Paper Abstract: Cloud and enterprise customers deploying high-performance SSDs in their platforms are looking for system-level performance advantages as well as the most cost-optimized solution in terms of $/IOPS and $/GB/s. In an existing Just a Bunch of Flash (JBOF) architecture, where the SSDs sit behind a smartNIC and/or CPU, these higher performance SSDs can cause system-level performance bottlenecks that are limited by the smartNIC bandwidth. As drives are plugged into the JBOF system, the performance of the SSDs doesn't scale linearly resulting in underutilized storage. Ethernet Bunch of Flash (EBOF) architecture replaces the JBOF bottleneck components like CPUs and smartNICs with Ethernet switch and terminates NVMe-oF on Ethernet SSDs. Ethernet SSDs bring storage drive level disaggregation and extend support to various network transports such as RoCE or NVMe over TCP. In this presentation, performance data from multiple use cases will be shared to highlight the results of deploying Ethernet SSDs in terms of scalability, disaggregated storage, throughput, and cost. These use cases include applications such as Lustre File System, AI/ML, HCI to CDI, storage expansion shelf and Ceph.

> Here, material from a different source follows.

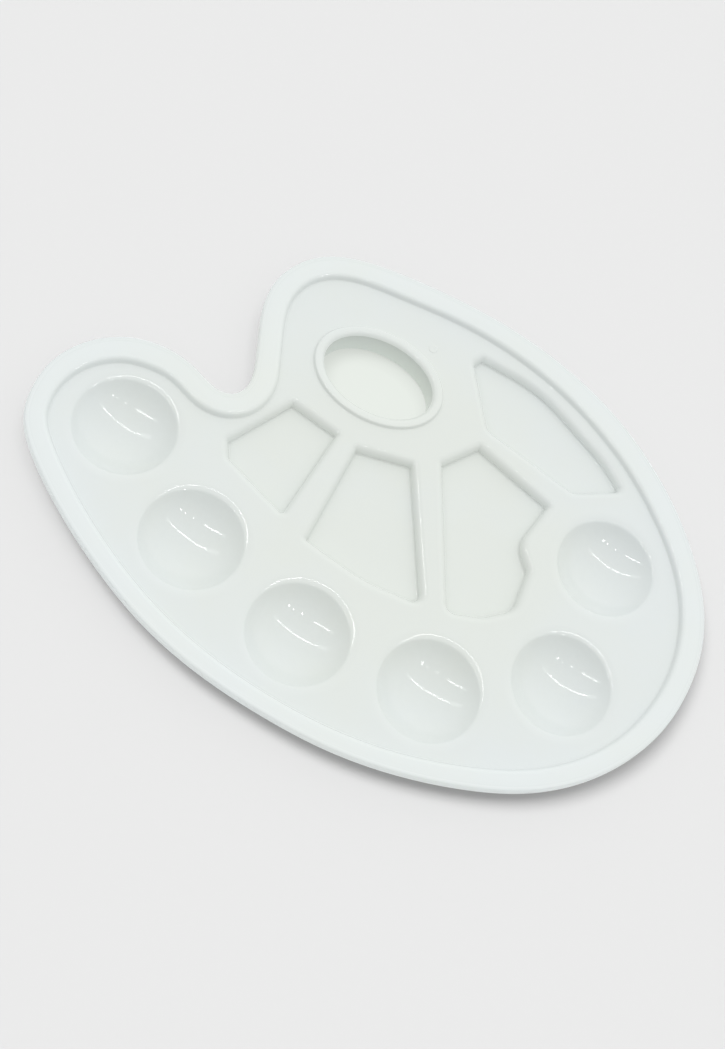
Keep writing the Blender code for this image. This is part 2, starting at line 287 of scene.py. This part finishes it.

Paper Author: Khurram Malik, Director of Product Marketing, Marvell

Author Bio: Khurram Malik is director of product marketing, Flash BU at Marvell. In this role, he is responsible for working closely with Marvell engineering and design teams to define and develop the company’s solutions targeted to enhance storage performance and efficiency for cloud and enterprise data center applications. Khurram joined Marvell from Samsung Semiconductor Inc. where he was technical marketing manager for SSD enterprise, data center and client product lines. Prior to this, Khurram held the position of senior engineer at SK Hynix Memory Solutions/Link A Media Devices Corporation and during his tenure, designed for both the company’s SSD and HDD products. Previous to this, he held engineering roles at Broadcom Corporation and Maxim Integrated Products, respectively. Khurram holds a Bachelor of Science degree in Electrical Engineering from Saginaw Valley State University and a Master of Science degree in Electronic Engineering from San Jose State University.